Antenati della psicologia
L’Alienista è una serie di due stagioni ambientata nella New York del 1896, una città ancora in espansione che non solo sembra terrificante nella sua grandezza, ma che viene popolata da figure di ogni tipo: immigrati, rifugiati, borghesi e, ovviamente, assassini brutali. Nella nostra storia seguiamo l’alienista e dottore Laszlo Kreizler e il suo amico illustratore John Moore, che vengono direttamente coinvolti dal commissario di polizia Theodore Roosevelt per indagare su un orribile omicidio: un gigolo ragazzino trovato mutilato ed abbandonato vicino al ponte di Williamsburg, ancora in via di costruzione. Al nostro duo si aggiunge la testarda segretaria del commissario, Sara Howard, decisa a diventare la prima detective donna della città (il chè avrà poi estrema rilevanza nella stagione che segue). Il gruppo cerca quindi di trovare il serial killer con il moderno metodo del profilo psicologico (ancora troppo avant-guarde per l’epoca), creando un’ipotesi di chi dovrebbe essere e di come si comporta in base ai dettagli raccolti dai suoi delitti, arrivando perfino ad anticiparlo nei suoi piani.

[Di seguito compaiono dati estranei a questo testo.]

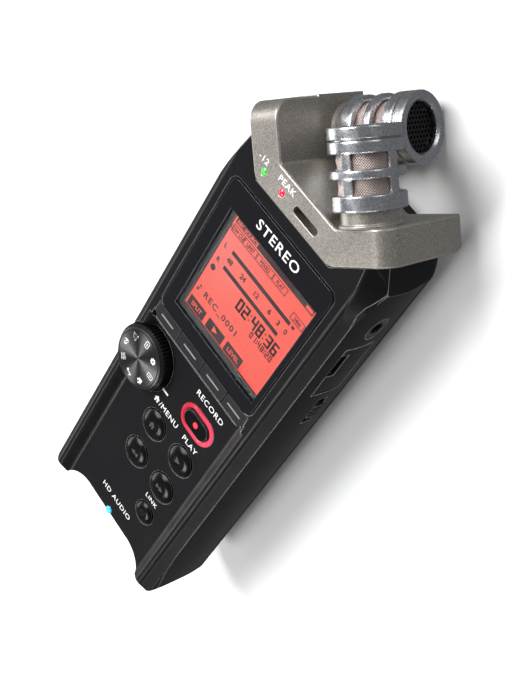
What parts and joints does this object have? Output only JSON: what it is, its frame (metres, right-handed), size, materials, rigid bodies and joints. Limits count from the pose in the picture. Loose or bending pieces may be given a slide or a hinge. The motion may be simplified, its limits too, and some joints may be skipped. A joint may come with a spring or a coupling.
{
  "type": "handheld voice recorder",
  "caption": "Slim handheld stereo voice recorder with crossed microphone capsules in a metal guard, lit display, mode dial, round keys and side controls.",
  "frame": {"origin": "below the middle of the whole recorder, on the plane of the hump that it lies on", "axes": "+X to the right across the display, +Y towards the microphones, +Z out of the display"},
  "size_m": [0.0522, 0.1549, 0.0344],
  "materials": {
    "shell": "fine matte texture, slightly shiny on the edges",
    "control": "satin",
    "plate": "gloss",
    "window": "clear gloss",
    "display_frame": "satin",
    "display": "orange-red lit display",
    "backlight": "orange-red, translucent",
    "record_light": "red, translucent, lit",
    "key": "semi-gloss",
    "soft_key": "gloss",
    "mat": "matte",
    "dial": "satin, with spun rings",
    "component": "matte",
    "blue_light": "translucent, lit",
    "green_light": "translucent, lit",
    "red_light": "translucent, lit",
    "guard": "satin, fine bead-blasted grain",
    "board": "solder mask",
    "cell": "printed wrapper",
    "contact": "bright",
    "tray": "matte",
    "socket": "semi-gloss",
    "insert": "turned",
    "screw": "black oxide",
    "capsule": "polished, fine scratches",
    "mesh": "woven copper-coloured wire",
    "grille": "black, perforated"
  },
  "bodies": {
    "housing": {"front_shell": "shell", "back_shell": "shell", "display_plate": "plate", "display_window": "window", "display_frame": "display_frame", "display_glass": "display", "backlight_panel": "backlight", "record_ring": "record_light", "key_mat": "mat", "dial_encoder": "component", "status_led": "blue_light", "mic_guard": "guard", "level_led": "green_light", "peak_led": "red_light", "main_board": "board", "battery_cell_1": "cell", "battery_cell_2": "cell", "battery_contacts": "contact", "battery_tray": "tray", "phones_jack": "socket", "line_jack": "socket", "card_slot": "contact", "usb_port": "contact", "tripod_insert": "insert", "speaker": "component", "case_screws": "screw", "front_capsule_body": "capsule", "front_capsule_neck": "guard", "front_capsule_sleeve": "mesh", "front_capsule_element": "component", "front_capsule_grille": "grille", "rear_capsule_body": "capsule", "rear_capsule_neck": "guard", "rear_capsule_sleeve": "mesh", "rear_capsule_element": "component", "rear_capsule_grille": "grille"},
    "home_key": {"home_key": "key"},
    "play_key": {"play_key": "key"},
    "rewind_key": {"rewind_key": "key"},
    "forward_key": {"forward_key": "key"},
    "link_key": {"link_key": "key"},
    "record_key": {"record_key": "key"},
    "soft_key_1": {"soft_key_1": "soft_key"},
    "soft_key_2": {"soft_key_2": "soft_key"},
    "soft_key_3": {"soft_key_3": "soft_key"},
    "soft_key_4": {"soft_key_4": "soft_key"},
    "mode_dial": {"mode_dial": "dial"},
    "power_switch": {"power_switch": "control"},
    "volume_rocker": {"volume_rocker": "control"},
    "battery_door": {"battery_door": "shell"},
    "card_door": {"card_door": "shell"}
  },
  "joints": [
    {"name": "home_key_press", "type": "slide", "parent": "housing", "child": "home_key", "axis": [0, 0, -1], "range_m": [0, 0.0004], "stiffness_N_per_m": 1000},
    {"name": "play_key_press", "type": "slide", "parent": "housing", "child": "play_key", "axis": [0, 0, -1], "range_m": [0, 0.0004], "stiffness_N_per_m": 1000},
    {"name": "rewind_key_press", "type": "slide", "parent": "housing", "child": "rewind_key", "axis": [0, 0, -1], "range_m": [0, 0.0004], "stiffness_N_per_m": 1000},
    {"name": "forward_key_press", "type": "slide", "parent": "housing", "child": "forward_key", "axis": [0, 0, -1], "range_m": [0, 0.0004], "stiffness_N_per_m": 1000},
    {"name": "link_key_press", "type": "slide", "parent": "housing", "child": "link_key", "axis": [0, 0, -1], "range_m": [0, 0.0004], "stiffness_N_per_m": 1000},
    {"name": "record_key_press", "type": "slide", "parent": "housing", "child": "record_key", "axis": [0, 0, -1], "range_m": [0, 0.0004], "stiffness_N_per_m": 1000},
    {"name": "soft_key_1_press", "type": "slide", "parent": "housing", "child": "soft_key_1", "axis": [0, 0, -1], "range_m": [0, 0.0004], "stiffness_N_per_m": 1000},
    {"name": "soft_key_2_press", "type": "slide", "parent": "housing", "child": "soft_key_2", "axis": [0, 0, -1], "range_m": [0, 0.0004], "stiffness_N_per_m": 1000},
    {"name": "soft_key_3_press", "type": "slide", "parent": "housing", "child": "soft_key_3", "axis": [0, 0, -1], "range_m": [0, 0.0004], "stiffness_N_per_m": 1000},
    {"name": "soft_key_4_press", "type": "slide", "parent": "housing", "child": "soft_key_4", "axis": [0, 0, -1], "range_m": [0, 0.0004], "stiffness_N_per_m": 1000},
    {"name": "mode_dial_turn", "type": "hinge", "parent": "housing", "child": "mode_dial", "pos_m": [-0.0152, -0.0193, 0.0316], "axis": [0, 0, 1], "range_deg": [-135, 180]},
    {"name": "power_switch_slide", "type": "slide", "parent": "housing", "child": "power_switch", "axis": [0, 1, 0], "range_m": [-0.0015, 0.0015]},
    {"name": "volume_rocker_tilt", "type": "hinge", "parent": "housing", "child": "volume_rocker", "pos_m": [-0.025, 0.0087, 0.0186], "axis": [0, 0, 1], "range_deg": [-1.5, 1.5], "stiffness_Nm_per_rad": 0.05},
    {"name": "battery_door_slide", "type": "slide", "parent": "housing", "child": "battery_door", "axis": [0, -1, 0], "range_m": [0, 0.055]},
    {"name": "card_door_swing", "type": "hinge", "parent": "housing", "child": "card_door", "pos_m": [0.0249, 0.0131, 0.0191], "axis": [0, 0, -1], "range_deg": [0, 100]}
  ]
}
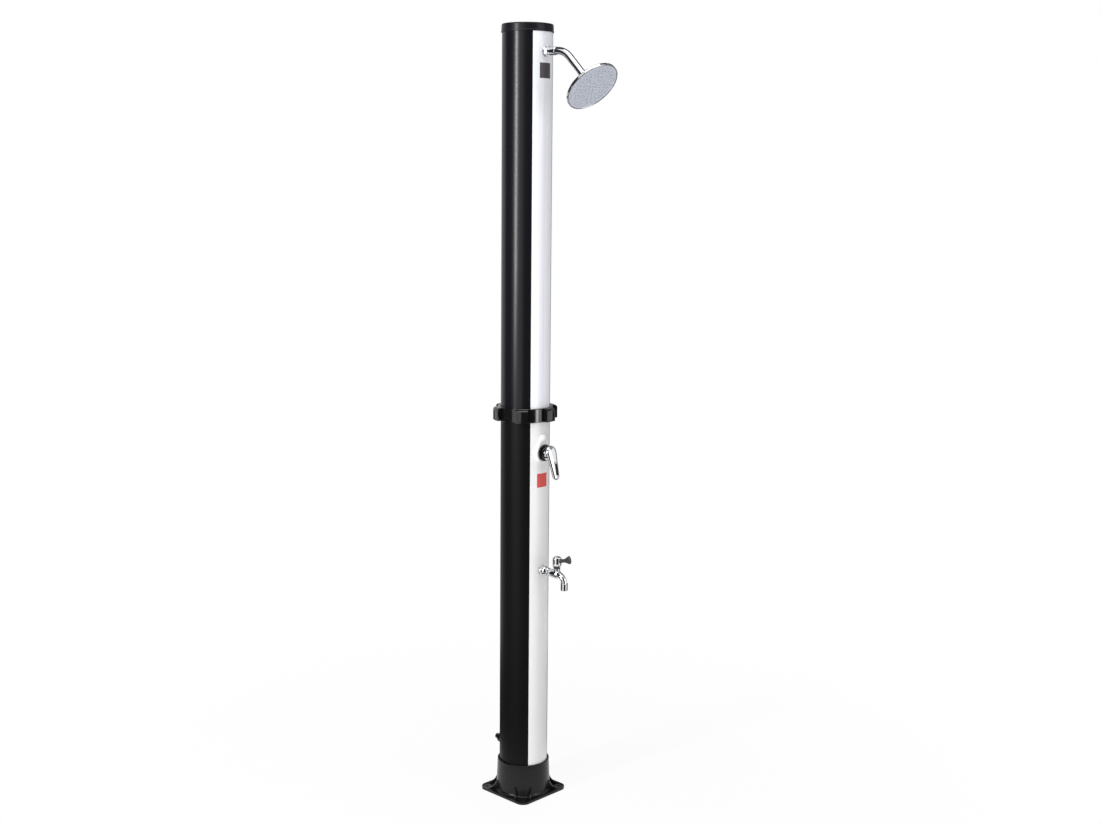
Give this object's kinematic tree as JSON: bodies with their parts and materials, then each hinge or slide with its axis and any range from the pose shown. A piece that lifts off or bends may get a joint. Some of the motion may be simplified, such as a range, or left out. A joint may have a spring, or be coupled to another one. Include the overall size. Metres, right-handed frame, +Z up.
{
  "type": "outdoor solar shower post",
  "caption": "Free-standing black tubular shower post on a square foot, with an overhead shower, single-lever mixer and foot tap on a white front strip.",
  "frame": {"origin": "centre of the four ground bolts, at the ground under the foot", "axes": "+Z up along the tube, -Y out of the front, where the head, lever and tap point, +X to the right of someone who faces the front"},
  "size_m": [0.184, 0.4045, 2.17],
  "materials": {
    "satin_black_plastic": "satin black moulding",
    "tube_black_plastic": "satin black extrusion",
    "white_plastic": "smooth white",
    "gloss_black_plastic": "polished black",
    "black_rubber": "soft black",
    "grey_rubber": "soft grey",
    "grey_plastic": "blue-grey",
    "white_bearing": "natural acetal",
    "pipe_plastic": "natural pipe",
    "chrome": "polished chrome",
    "brass": "machined brass",
    "steel": "stainless"
  },
  "bodies": {
    "post": {"base_flange": "satin_black_plastic", "lower_tube": "tube_black_plastic", "upper_tube": "tube_black_plastic", "lower_front_strip": "white_plastic", "upper_front_strip": "white_plastic", "bottom_plug": "satin_black_plastic", "lower_coupling": "satin_black_plastic", "coupling_oring": "black_rubber", "upper_coupling": "satin_black_plastic", "top_cap": "satin_black_plastic", "shower_arm": "chrome", "arm_rosette": "chrome", "arm_nut": "chrome", "arm_backnut": "brass", "arm_elbow": "brass", "swivel_ball": "chrome", "mixer_saddle": "white_plastic", "mixer_body": "brass", "mixer_cartridge": "white_bearing", "cartridge_cover": "gloss_black_plastic", "mixer_ring_nut": "gloss_black_plastic", "tap_rosette": "chrome", "tap_body": "chrome", "tap_nozzle": "chrome", "tap_backnut": "brass", "tap_tee": "brass", "inlet_gasket": "black_rubber", "inlet_fitting": "chrome", "hose_nipple": "gloss_black_plastic", "inlet_backnut": "brass", "drain_seal": "black_rubber", "cold_upper_pipe": "pipe_plastic", "riser_pipe": "pipe_plastic", "hot_pipe": "pipe_plastic", "cold_lower_pipe": "pipe_plastic"},
    "ring_nut": {"ring_nut": "gloss_black_plastic"},
    "head_socket": {"ball_seat": "white_bearing"},
    "head": {"ball_nut": "chrome", "head_shell": "chrome", "head_face": "grey_plastic", "head_nozzles": "grey_rubber"},
    "mixer_rotor": {"cartridge_rotor": "white_bearing"},
    "mixer_lever": {"lever_stem": "brass", "mixer_lever": "chrome", "lever_screw": "steel"},
    "tap_top": {"tap_spindle": "brass", "tap_cap": "chrome", "tap_handle": "gloss_black_plastic", "tap_handle_screw": "steel"},
    "drain_plug": {"drain_plug": "satin_black_plastic"}
  },
  "joints": [
    {"name": "ring_nut_turn", "type": "hinge", "parent": "post", "child": "ring_nut", "pos_m": [0, 0, 1.1145], "axis": [0, 0, 1], "range_deg": [0, 360]},
    {"name": "head_tilt", "type": "hinge", "parent": "post", "child": "head_socket", "pos_m": [0, -0.21497, 2.02067], "axis": [1, 0, 0], "range_deg": [-15, 15]},
    {"name": "head_pan", "type": "hinge", "parent": "head_socket", "child": "head", "pos_m": [0, -0.21497, 2.02067], "axis": [0, 0.6947, -0.7193], "range_deg": [-15, 15]},
    {"name": "mix_temperature", "type": "hinge", "parent": "post", "child": "mixer_rotor", "pos_m": [0, -0.086, 1.009], "axis": [0, -1, 0], "range_deg": [-50, 50]},
    {"name": "mix_flow", "type": "hinge", "parent": "mixer_rotor", "child": "mixer_lever", "pos_m": [0, -0.086, 1.009], "axis": [-1, 0, 0], "range_deg": [0, 22]},
    {"name": "tap_handle_turn", "type": "hinge", "parent": "post", "child": "tap_top", "pos_m": [0, -0.1285, 0.7045], "axis": [0, 0, 1], "range_deg": [0, 90]},
    {"name": "drain_plug_turn", "type": "hinge", "parent": "post", "child": "drain_plug", "pos_m": [0.04821, 0.05745, 0.122], "axis": [0.6428, 0.766, 0], "range_deg": [0, 360]}
  ]
}
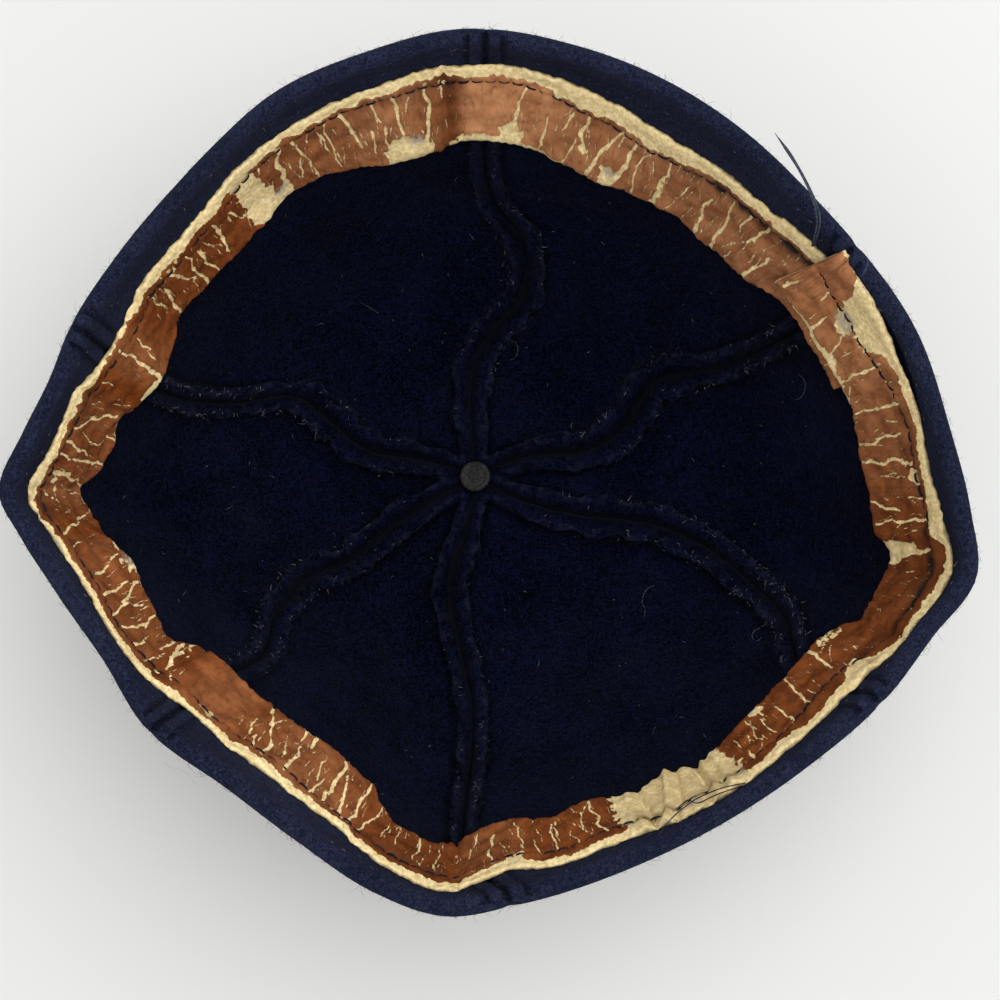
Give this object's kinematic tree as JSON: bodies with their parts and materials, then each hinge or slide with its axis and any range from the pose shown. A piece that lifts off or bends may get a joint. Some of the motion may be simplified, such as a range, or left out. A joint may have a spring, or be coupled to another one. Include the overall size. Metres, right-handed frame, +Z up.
{
  "type": "felt beanie",
  "caption": "Round sewn felt skull cap with a cracked leather sweatband, lying on its crown with the opening up.",
  "frame": {"origin": "middle of the crown button's flat face, which rests on the surface under the upturned cap", "axes": "+Z up out of the opening, +X along the longer diameter of the rim, +Y away from the picture's camera"},
  "size_m": [0.2098, 0.1909, 0.079],
  "materials": {
    "felt": "matt fulled wool, dark navy",
    "sweatband_leather": "worn, cracked, cream core showing",
    "button_felt": "matt fulled wool, dark navy",
    "rivet_metal": "dull, tarnished"
  },
  "bodies": {
    "root": {"panel_1": "felt", "panel_2": "felt", "panel_3": "felt", "panel_4": "felt", "panel_5": "felt", "panel_6": "felt", "sweatband": "sweatband_leather", "crown_button": "button_felt", "button_rivet": "rivet_metal"}
  },
  "joints": []
}
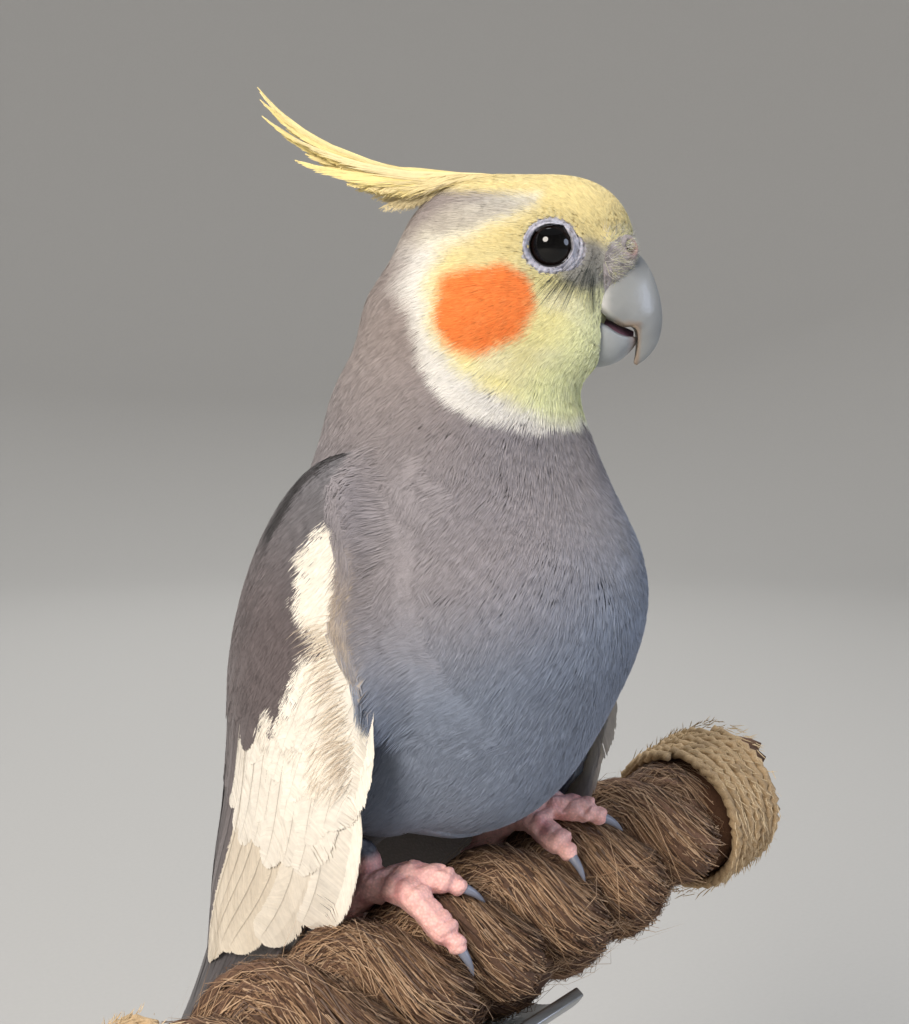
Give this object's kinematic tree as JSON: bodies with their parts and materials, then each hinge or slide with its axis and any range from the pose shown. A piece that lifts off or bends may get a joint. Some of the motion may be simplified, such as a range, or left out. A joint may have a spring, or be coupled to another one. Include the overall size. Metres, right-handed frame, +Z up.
{
  "type": "cockatiel museum model",
  "caption": "Life-size still model of a grey male cockatiel with raised crest, looking to its left, gripping a short plaited rope perch on a plain rod and round base.",
  "frame": {"origin": "Middle of the underside of the display stand's round base.", "axes": "+Z up. The bird's body faces -Y and its tail hangs towards +Y. +X is the bird's left, and the rope runs along X, rising to +X."},
  "size_m": [0.1496, 0.183, 0.2932],
  "materials": {
    "face_feathers": "soft matt feathers",
    "body_feathers": "soft matt feathers",
    "wing_feathers": "smooth matt feathers",
    "flight_feathers": "smooth matt feathers",
    "eyes": "wet gloss",
    "bare_skin": "fine-scaled matt skin",
    "horn": "smooth satin horn",
    "rope": "coarse fibre",
    "twine": "coarse fibre",
    "base": "satin",
    "rod": "satin"
  },
  "bodies": {
    "root": {"head": "face_feathers", "crest": "face_feathers", "neck": "body_feathers", "trunk": "body_feathers", "wing_right": "wing_feathers", "wing_left": "wing_feathers", "primaries_right": "flight_feathers", "primaries_left": "flight_feathers", "tail_middle": "flight_feathers", "tail_right": "flight_feathers", "tail_left": "flight_feathers", "eye_right": "eyes", "eye_left": "eyes", "cere": "bare_skin", "tongue": "bare_skin", "leg_right": "bare_skin", "leg_left": "bare_skin", "foot_right": "bare_skin", "foot_left": "bare_skin", "bill_upper": "horn", "bill_lower": "horn", "claw_right_1": "horn", "claw_right_2": "horn", "claw_right_3": "horn", "claw_right_4": "horn", "claw_left_1": "horn", "claw_left_2": "horn", "claw_left_3": "horn", "claw_left_4": "horn", "perch_rope": "rope", "perch_whipping_right": "twine", "perch_whipping_left": "twine", "stand_base": "base", "stand_rod": "rod", "stand_collar": "rod", "stand_saddle": "rod"}
  },
  "joints": []
}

Non tanto la ricerca è il perno di The Alienist, quanto l’idea di una società in piena espansione, sotto la pressione dello sviluppo industriale e condizionata da idee raccapriccianti sulla psicologia umana. Spesso, nelle strette vie espanse sempre più in verticale da grandi magazzini ed edifici, troviamo una bassezza morale ed una serie di stereotipi che fanno da contraltare a questa “elevazione”. Idee su come sia giusto trattare una donna od un ragazzino, su cosa sia buono e cosa sia peccato, sull’identità religiosa e l’ideologia razziale. Avere anche solo un problema fisico – come una mano non funzionante – è un’etichetta di disabilità totale, al punto che pure davanti alla ragionevolezza dei pensieri dell’individuo, questi viene trattato con sfacciata malevolenza da parte dei colleghi. Oltre all’architettura in stile gotico, qui abbiamo l’orrore dell’uomo a tutto tondo nelle pratiche di ogni giorno, dalla toeletta al galateo, dallo strato più povero a quello più arricchito.